Even Light Hookah Smoking Causes Lung Problems

Researchers have found that smoking a water pipe, or hookah, even only occasionally leads to a variety of pulmonary abnormalities.

Researchers have found that smoking a water pipe, or hookah, even only occasionally leads to a variety of pulmonary abnormalities.

A study conducted by Ronald G. Crystal, MD, of the Department of Genetic Medicine at Weill Cornell Medical College, and colleagues, was published in the American Journal of Respiratory and Critical Care Medicine on March 23, 2016.

The researchers’ objective was to assess the effects of smoking a water pipe on the human lung. In order complete that objective, they said they assessed “young, light-use water-pipe-only smokers in comparison to lifelong non-smokers using clinical parameters including cough and sputum scores, lung function, and chest HRCT, and biologic parameters including lung epithelial lining fluid (ELF) metabolome, small airway epithelial (SAE) cell differential and transcriptome, alveolar macrophage (AM) transcriptome, and plasma apoptotic endothelial cell microparticles (EMPs).”

A water pipe is a device for smoking flavored tobacco.

The researchers describe it with, “The tobacco is placed in a bowl surrounded by burning charcoal; when the smoker inhales, air is pulled through the charcoal and into the bowl holding the tobacco.” Not much data exists on the effects of using a water pipe, even though use is become more prevalent. The researchers hypothesized that use of the water pipe would lead to abnormalities in the lungs.

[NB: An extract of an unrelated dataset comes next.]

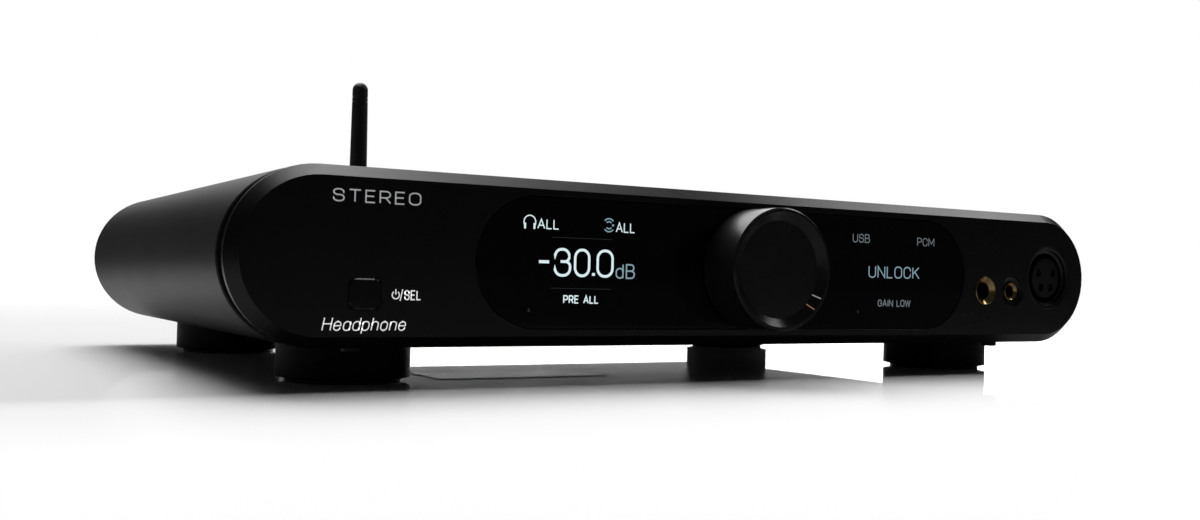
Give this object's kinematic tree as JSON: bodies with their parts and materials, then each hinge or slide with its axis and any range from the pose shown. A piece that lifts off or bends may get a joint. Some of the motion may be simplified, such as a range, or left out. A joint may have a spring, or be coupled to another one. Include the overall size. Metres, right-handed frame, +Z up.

They recruited 19 self-reported nonsmokers and 21 water pipe-only smokers from the general population in New York City. The participants were healthy and baseline measurements of nicotine and cotinine levels were obtained, as well as pulmonary function test results. The two groups were comparable in ethnicity, BMI, and gender. The water pipe smokers were younger overall than the nonsmokers.

The researchers report “Cough and sputum scores were significantly higher in water pipe smokers compared to nonsmokers,” with 33% of water pipe smokers having an abnormal cough but only 5% of nonsmokers. The water pipe smokers also had “(1) lower respiratory tract and ELF-differentially present metabolites; (2) SAE, the cell population where COPD and most lung cancers are initiated - disarray of the proportions of cell types, with increased numbers of secretory and intermediate cells and decreased numbers of ciliated and basal cells and an abnormal transcriptome; (3) AM, the pulmonary representative of the mononuclear phagocyte system, functioning as the scavenger cell in the lower respiratory tract - abnormal transcriptome; and (4) pulmonary capillary endothelium - increased proportion of circulating apoptotic-derived EMPs,” according the results of the study.

The researchers conclude by suggesting that large, epidemiologic studies aimed at uncovering the harmful effects of water pipe use should be undertaken in order to combat the perception that the harmful effects of tobacco are somehow filtered out because it passes through water prior to inhalation.